# Danish: Skulle du spørge fra nogen?



## CarlitosMS

Hello everybody

I would like to know what this idiom means, in www.diggiloo.net it says "Would you like to know?", but that translation doesn't convince me.

Kind regards

Carlos


----------



## brikken

My best translation would be "Did someone tell you to ask?"

It is an expression used, when you really mean "Mind your own business", like in, "Why do you ask about this? Did someone tell you to? Because it's none of your business."

Example:
- Hvorfor har du lyserødt hår?
- Sku' du spørge fra nogen?


----------



## Sepia

So the English translation, "Would you like to know", isn't that bad after all. You just need to know in what tone of voice to say it.


----------



## brikken

Sepia said:


> So the English translation, "Would you like to know", isn't that bad after all. You just need to know in what tone of voice to say it.



I wouldn't understand it that way, no matter what tone of voice you used. That doesn't make it wrong, though ..

I think we need a native English speaker for this.


----------



## frugihoyi

I guess I might understand what you meant if you said "would you like to know" in a very aggressive and sarcastic tone, but not every native English speaker would understand.


----------



## Havfruen

For an English translation, try these in a certain tone of voice:

_And who wants to know?
Who's asking me here?
Who told you to say that?
Do you really wanna [want to] know?_


----------



## Sepia

frugihoyi said:


> I guess I might understand what you meant if you said "would you like to know" in a very aggressive and sarcastic tone, but not every native English speaker would understand.



Yeah, an that's exactly the tone of voice somebody would say: Skulle du spørge fra nogen?


----------



## frugihoyi

Yeah but what if they didn't? Would the meaning be understood?
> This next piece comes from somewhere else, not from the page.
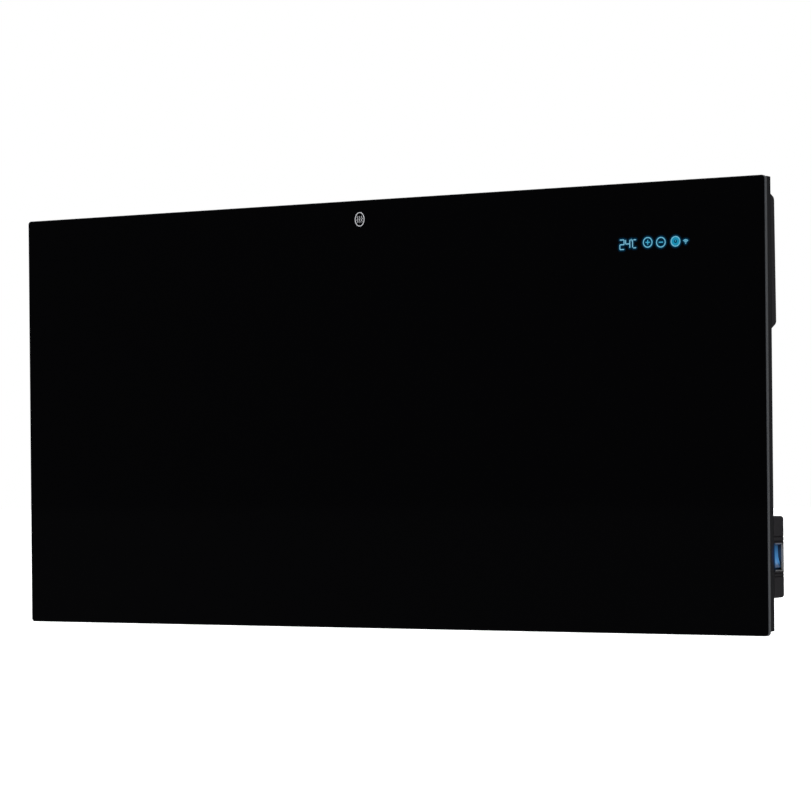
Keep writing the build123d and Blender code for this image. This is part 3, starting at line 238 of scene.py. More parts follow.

Because "would you like to know" would not, while something like "It's none of your business" would be understood no matter which way you said it.

And how do you say "it's none of your business" in Danish?


----------



## hanne

"Det rager ikke dig". Which is much more rude, and for the same reason "it's none of your business" is a very bad translation of "skulle du spørge fra nogen".


----------



## frugihoyi

Cool, but I just remembered what I actually wanted to know is how to say "mind your own business." I needed to say that to someone today but didn't know how!


----------



## hanne

"Pas dig selv". Not quite as rude, but still a more direct rejection than the original phrase for this question.


----------